= Prajakta Potnis =

Prajakta Potnis (born 1980) is an Indian contemporary artist based in Mumbai working in photography, painting, sculpture and installations. Her work explores the connections between intimate and public worlds, and the topographies that influence global politics and economics.

== Early life ==
Potnis was born in 1980 in Mumbai, India. She received her BFA and MFA from J.J School of Art, Mumbai (1995–2002) and a degree in Film Appreciation Course, Film and Television Institute of India (FTTI). She became interested in using the kitchen and domestic appliances in an artistic sense after reading about the Kitchen Debate, where the US President Richard Nixon attempted to show the Soviet Premier Nikita Khrushchev a kitchen affordable by anyone in the US. She explored the history behind the appliances and their impact on post-war society.

== Career ==
Her work is multidisciplinary which includes painting, installation, sculpture and photography.
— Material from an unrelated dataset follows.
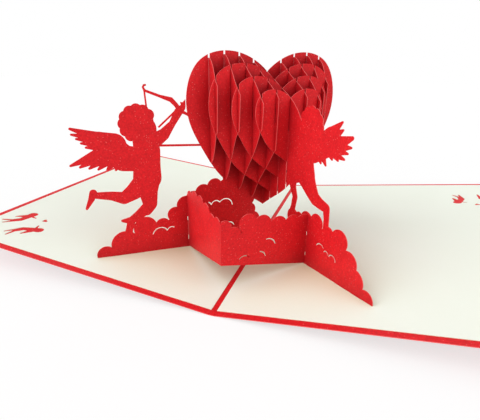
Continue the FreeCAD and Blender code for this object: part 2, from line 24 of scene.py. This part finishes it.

She has exhibited in India and internationally in various museums/institutes including the Ullens Center for Contemporary Art, Beijing, China (2012), Zacheta National Gallery of Art, Warsaw, Poland (2011), Contemporary Art Center, Vilnius, Lithuania (2011), MAXXI National Museum of XXI Century, Rome (2011), Lyon Museum of Contemporary Art, Paris, France (2011), HEART Herning Museum of Contemporary Art, Denmark (2010), Asturp Fearnley Museum of Modern Art, Oslo, Norway (2009), Essl Museum of Contemporary Art, Austria (2010), KHOJ International Artists' Workshop, New Delhi (2009), KHOJ International Artists' Workshop, Mumbai (2009), National Gallery of Art, Mumbai (2002).

=== Solo exhibitions ===
Solo Exhibitions put up by her include "When the wind blows", Project 88, Mumbai (2016), "kitchen debate", Kunstlerhaus Bethanien, Berlin (2014), Time Lapse, The Guild, Mumbai (2012), Local time, Experimenter, Kolkata (2012) Porous Walls, The Guild Art Gallery, Mumbai, 2008; Membranes and Margins, Em Gallery, Seoul (2008); Walls in between, The Guild Art Gallery, Mumbai (2006).

=== Awards ===
Potnis has received major awards for her work which include the Sanskriti Award for Art (2010), the Inlaks Fine Art Award (2003–04), and the Young Artist Fellowship, from the National Department of Culture (2002–03).